— Stored data —
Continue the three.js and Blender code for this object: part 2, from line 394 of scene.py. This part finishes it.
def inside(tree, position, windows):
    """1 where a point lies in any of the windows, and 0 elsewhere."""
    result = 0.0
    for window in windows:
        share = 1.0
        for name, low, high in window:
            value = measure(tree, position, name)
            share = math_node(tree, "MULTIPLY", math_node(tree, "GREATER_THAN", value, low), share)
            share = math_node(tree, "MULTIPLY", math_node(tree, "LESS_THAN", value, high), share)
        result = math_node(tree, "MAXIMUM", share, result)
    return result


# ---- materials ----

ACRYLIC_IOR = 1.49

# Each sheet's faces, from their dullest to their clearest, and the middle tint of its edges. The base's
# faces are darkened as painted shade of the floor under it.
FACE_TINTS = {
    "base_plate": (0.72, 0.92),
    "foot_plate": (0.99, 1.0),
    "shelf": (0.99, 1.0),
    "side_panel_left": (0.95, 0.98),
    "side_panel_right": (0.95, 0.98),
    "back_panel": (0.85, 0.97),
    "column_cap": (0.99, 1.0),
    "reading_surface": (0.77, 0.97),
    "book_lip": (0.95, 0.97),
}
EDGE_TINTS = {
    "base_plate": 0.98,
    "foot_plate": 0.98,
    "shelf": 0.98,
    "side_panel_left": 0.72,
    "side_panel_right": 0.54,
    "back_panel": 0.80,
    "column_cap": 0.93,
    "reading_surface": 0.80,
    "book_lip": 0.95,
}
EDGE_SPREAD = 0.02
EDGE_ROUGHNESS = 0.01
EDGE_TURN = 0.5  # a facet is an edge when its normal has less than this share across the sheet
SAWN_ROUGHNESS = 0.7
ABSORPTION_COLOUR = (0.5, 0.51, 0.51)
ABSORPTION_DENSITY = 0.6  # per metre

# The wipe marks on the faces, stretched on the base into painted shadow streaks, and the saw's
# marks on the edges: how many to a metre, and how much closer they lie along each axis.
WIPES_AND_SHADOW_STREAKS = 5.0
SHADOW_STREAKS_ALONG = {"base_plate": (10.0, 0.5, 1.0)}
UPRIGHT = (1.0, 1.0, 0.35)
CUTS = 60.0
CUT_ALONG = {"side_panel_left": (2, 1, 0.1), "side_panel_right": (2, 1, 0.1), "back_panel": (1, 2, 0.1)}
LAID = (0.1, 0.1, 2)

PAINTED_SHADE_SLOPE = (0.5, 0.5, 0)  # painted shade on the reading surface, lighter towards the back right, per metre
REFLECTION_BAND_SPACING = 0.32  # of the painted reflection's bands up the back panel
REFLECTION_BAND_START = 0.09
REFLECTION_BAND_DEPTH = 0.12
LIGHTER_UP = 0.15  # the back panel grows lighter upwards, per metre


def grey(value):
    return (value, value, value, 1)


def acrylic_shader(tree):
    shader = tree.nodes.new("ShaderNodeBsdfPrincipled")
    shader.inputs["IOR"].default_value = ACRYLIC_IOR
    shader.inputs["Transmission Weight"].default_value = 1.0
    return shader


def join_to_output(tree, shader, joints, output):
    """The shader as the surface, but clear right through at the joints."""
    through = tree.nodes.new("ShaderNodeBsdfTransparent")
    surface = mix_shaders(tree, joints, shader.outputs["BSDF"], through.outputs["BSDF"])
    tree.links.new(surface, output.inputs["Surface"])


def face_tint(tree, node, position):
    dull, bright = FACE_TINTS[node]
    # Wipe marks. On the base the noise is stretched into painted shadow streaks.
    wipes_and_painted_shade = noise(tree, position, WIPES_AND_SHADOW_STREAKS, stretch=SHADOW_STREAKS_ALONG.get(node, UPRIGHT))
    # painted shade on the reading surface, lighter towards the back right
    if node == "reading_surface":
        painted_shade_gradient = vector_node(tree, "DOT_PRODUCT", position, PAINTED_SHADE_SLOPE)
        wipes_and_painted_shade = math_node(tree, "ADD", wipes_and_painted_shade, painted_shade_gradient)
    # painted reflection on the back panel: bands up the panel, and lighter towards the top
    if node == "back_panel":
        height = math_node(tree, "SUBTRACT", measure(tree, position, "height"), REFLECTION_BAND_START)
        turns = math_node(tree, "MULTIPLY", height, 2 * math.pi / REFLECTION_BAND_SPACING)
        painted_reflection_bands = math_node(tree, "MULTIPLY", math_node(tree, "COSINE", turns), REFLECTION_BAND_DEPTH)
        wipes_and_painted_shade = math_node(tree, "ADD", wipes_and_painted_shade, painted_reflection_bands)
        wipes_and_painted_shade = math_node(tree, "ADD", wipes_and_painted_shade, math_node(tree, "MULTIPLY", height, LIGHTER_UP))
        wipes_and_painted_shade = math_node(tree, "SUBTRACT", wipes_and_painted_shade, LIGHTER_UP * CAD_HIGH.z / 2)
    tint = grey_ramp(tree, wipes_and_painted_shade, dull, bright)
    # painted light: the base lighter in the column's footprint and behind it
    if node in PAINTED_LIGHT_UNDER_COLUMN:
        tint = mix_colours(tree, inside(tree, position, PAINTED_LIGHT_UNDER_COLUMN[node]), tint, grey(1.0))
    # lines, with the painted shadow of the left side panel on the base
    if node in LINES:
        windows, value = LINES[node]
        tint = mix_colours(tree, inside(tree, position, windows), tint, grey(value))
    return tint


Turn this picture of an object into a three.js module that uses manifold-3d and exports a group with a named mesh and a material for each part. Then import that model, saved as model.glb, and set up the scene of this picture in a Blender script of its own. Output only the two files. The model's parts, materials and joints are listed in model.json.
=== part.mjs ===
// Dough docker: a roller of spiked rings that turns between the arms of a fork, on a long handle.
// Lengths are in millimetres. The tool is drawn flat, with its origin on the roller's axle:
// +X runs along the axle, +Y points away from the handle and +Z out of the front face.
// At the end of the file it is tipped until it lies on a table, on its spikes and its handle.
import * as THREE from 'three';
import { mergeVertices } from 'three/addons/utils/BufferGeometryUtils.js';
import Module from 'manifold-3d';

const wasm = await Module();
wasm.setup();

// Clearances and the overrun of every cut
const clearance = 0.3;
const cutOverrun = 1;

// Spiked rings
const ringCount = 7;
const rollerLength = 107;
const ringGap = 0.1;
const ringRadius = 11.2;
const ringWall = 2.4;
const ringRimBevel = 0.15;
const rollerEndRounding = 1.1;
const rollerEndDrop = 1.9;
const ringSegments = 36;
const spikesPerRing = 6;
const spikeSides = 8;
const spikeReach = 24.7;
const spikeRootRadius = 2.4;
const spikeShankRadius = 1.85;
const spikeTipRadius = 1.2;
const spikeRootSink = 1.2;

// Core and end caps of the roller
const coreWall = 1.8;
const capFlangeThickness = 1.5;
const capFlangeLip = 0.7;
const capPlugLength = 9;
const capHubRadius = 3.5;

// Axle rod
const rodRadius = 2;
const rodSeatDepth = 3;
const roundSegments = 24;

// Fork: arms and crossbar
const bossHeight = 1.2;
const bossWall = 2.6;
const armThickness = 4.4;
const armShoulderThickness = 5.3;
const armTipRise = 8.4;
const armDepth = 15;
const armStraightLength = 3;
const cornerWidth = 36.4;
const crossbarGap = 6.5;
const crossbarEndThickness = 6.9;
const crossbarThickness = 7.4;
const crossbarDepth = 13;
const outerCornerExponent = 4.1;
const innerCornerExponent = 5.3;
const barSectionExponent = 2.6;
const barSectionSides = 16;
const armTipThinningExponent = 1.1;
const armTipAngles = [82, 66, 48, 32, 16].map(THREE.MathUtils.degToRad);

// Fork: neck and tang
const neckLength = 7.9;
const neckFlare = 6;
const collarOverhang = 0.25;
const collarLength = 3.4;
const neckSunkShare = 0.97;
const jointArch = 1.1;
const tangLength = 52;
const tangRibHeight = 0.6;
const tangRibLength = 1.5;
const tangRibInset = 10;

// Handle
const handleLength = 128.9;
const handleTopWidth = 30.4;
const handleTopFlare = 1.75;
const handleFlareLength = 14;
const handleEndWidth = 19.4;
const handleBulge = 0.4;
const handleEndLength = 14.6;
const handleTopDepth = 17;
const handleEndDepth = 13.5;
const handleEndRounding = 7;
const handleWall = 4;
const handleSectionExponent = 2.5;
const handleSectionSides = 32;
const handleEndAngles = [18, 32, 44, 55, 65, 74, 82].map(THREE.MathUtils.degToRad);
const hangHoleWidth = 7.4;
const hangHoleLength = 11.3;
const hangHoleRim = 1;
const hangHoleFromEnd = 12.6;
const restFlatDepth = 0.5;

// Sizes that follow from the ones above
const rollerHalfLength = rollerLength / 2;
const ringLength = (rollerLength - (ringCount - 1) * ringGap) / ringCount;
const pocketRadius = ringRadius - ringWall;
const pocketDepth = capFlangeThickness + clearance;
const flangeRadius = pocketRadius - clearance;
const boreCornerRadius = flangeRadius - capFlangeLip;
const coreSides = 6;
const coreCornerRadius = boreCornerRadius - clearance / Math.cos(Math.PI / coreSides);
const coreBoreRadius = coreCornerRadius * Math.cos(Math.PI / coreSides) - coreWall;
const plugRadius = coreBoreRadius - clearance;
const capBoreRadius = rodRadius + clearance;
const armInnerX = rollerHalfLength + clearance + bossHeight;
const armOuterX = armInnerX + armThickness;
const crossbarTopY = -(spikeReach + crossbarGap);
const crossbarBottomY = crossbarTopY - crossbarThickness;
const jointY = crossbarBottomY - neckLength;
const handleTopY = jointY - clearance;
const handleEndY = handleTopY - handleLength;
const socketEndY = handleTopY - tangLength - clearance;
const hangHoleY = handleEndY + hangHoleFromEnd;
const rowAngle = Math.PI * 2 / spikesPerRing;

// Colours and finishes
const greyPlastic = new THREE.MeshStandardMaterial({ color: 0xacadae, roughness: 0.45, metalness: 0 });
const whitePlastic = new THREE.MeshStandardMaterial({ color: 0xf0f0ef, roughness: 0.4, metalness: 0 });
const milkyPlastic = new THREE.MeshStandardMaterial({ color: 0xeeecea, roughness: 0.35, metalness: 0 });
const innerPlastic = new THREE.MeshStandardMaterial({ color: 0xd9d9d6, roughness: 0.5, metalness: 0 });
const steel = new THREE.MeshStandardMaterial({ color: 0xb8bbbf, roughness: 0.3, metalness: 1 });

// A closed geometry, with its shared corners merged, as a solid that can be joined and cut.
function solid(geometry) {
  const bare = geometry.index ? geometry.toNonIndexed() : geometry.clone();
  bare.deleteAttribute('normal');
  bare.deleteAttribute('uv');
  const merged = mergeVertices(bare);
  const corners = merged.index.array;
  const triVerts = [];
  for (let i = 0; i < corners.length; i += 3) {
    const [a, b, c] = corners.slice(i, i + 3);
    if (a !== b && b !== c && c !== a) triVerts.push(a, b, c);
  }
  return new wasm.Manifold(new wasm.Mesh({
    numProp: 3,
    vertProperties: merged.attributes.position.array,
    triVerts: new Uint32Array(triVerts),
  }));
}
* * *
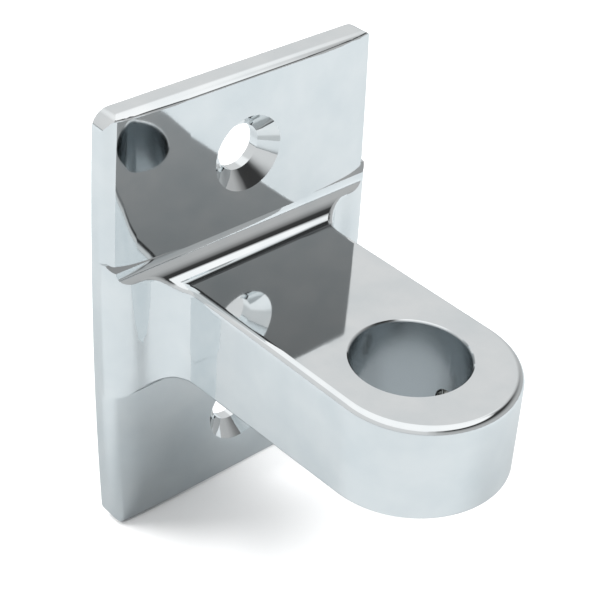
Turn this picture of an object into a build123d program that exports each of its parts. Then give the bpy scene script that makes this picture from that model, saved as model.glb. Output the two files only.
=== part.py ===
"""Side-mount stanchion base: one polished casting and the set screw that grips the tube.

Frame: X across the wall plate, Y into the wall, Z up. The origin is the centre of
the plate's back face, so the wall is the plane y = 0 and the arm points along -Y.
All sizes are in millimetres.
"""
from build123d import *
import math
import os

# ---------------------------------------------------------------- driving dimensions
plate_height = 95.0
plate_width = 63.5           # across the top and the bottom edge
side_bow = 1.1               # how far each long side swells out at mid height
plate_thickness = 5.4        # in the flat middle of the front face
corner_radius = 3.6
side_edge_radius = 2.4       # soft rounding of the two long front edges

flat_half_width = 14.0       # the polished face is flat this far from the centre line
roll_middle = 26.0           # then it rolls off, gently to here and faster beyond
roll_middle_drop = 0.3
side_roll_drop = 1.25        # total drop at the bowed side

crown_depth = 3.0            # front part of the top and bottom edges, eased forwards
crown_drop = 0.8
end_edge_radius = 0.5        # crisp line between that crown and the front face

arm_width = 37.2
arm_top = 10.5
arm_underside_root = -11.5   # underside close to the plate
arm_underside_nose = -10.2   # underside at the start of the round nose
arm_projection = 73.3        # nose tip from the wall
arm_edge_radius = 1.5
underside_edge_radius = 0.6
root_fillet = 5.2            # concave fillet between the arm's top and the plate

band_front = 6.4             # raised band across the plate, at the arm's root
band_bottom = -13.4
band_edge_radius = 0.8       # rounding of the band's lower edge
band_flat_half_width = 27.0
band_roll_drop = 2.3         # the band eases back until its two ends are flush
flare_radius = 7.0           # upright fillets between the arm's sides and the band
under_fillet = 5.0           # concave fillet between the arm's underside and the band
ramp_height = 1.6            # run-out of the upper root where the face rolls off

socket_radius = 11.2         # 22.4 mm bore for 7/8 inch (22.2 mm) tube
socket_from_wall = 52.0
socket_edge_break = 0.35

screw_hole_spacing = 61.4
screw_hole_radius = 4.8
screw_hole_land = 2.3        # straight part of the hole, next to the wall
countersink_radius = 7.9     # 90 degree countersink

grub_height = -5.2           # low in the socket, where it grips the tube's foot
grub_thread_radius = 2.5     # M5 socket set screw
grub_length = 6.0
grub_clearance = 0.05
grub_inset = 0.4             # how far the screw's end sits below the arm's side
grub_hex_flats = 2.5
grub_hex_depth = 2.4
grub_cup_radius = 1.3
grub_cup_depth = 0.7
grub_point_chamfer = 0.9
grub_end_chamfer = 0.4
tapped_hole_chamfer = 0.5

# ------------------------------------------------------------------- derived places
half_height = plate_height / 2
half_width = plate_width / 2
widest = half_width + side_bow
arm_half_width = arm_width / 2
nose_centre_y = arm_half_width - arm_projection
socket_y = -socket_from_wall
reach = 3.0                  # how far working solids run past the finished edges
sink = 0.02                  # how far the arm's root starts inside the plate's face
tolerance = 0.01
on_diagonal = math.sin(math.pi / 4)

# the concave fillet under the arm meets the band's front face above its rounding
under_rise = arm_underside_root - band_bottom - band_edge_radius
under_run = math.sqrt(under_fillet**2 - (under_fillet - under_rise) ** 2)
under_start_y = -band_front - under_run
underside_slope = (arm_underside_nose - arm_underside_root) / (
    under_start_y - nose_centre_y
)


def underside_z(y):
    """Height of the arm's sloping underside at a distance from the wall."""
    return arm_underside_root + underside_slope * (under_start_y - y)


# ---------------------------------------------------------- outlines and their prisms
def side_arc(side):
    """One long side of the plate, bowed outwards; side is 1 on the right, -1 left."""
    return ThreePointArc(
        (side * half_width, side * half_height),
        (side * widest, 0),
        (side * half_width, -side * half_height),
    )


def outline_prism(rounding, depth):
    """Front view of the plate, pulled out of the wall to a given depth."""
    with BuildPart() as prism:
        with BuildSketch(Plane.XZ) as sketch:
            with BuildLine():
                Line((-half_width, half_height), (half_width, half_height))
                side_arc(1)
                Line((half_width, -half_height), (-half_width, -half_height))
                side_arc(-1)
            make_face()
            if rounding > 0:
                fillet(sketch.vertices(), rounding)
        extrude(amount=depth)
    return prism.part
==
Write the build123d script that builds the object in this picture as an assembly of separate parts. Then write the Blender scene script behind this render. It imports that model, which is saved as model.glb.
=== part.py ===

— Task description —
Extract, word for word, the line containing "Continue the three.js", the line containing "ACRYLIC_IOR = 1.49", and every line between them.

— Result of the task —
Continue the three.js and Blender code for this object: part 2, from line 394 of scene.py. This part finishes it.
def inside(tree, position, windows):
    """1 where a point lies in any of the windows, and 0 elsewhere."""
    result = 0.0
    for window in windows:
        share = 1.0
        for name, low, high in window:
            value = measure(tree, position, name)
            share = math_node(tree, "MULTIPLY", math_node(tree, "GREATER_THAN", value, low), share)
            share = math_node(tree, "MULTIPLY", math_node(tree, "LESS_THAN", value, high), share)
        result = math_node(tree, "MAXIMUM", share, result)
    return result


# ---- materials ----

ACRYLIC_IOR = 1.49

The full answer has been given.